Semakin marakanya sikap-sikap birokrat yang tidak adil terhadap rakyat, menjadikan rakyat semakin sadar untuk melawan dan menginginkan perubahan. Tapi, dengan segala kenyamanan yang dimiliki oleh birokrat segala hal pun juga dilakukan untuk tetap pada jabatannya.
Munculnya RUU Ormas sebenarnya adalah produk para birokrat untuk tetap bertahan. Ormas sebagai jembatan untuk menyampaikan pendapat dianggap berbahaya. Maka dari itu pembatasan ruang terhadap Ormas wajib ditetapkan.

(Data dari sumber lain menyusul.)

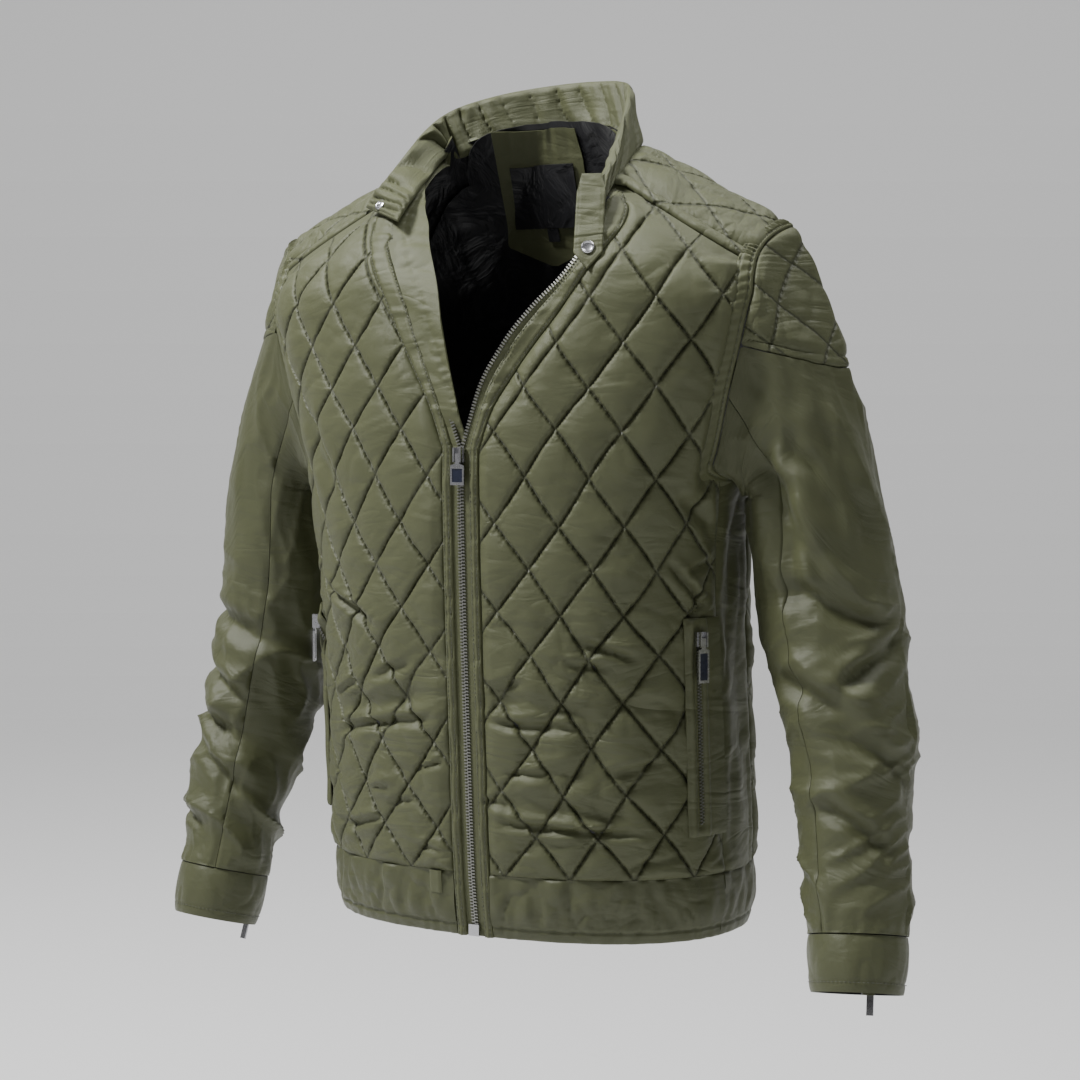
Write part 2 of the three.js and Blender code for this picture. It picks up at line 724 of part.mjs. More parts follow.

Istana yang dimiliki dengan bertaburan kekuasaan menjadi sangat layak untuk tetap dalam genggamnnya. Tidak hanya kekuasaan yang besifat materi, namun segala bentuk aturan atau norma juga bisa di sahkan atau tidak asalkan sesuai dengan keadilan untuk dirinya. Sehingga dengan bisa membuat aturan, semakin leluasa untuk berdiri di tengah kenyamanan otoritas yang dimilikinya.
Mengatasnamakan pancasila sebagai asas negara maka semuanya harus pancasilais. Dengan alasan yang seperti itu segala bentuk Ormas yang dianggap melenceng dari Pancasila sebagai asasnya harus diluruskan. Sungguh mulia jika cita-cita ini menjadi hal yang paling utama, namun seperti yang dikatakan Hobbes, bahwa hasrat utama manusia adalah kekuasaan. Dalam artian, RUU Ormas hanyalah proyek politis untuk melanggengkan kekuasaannya.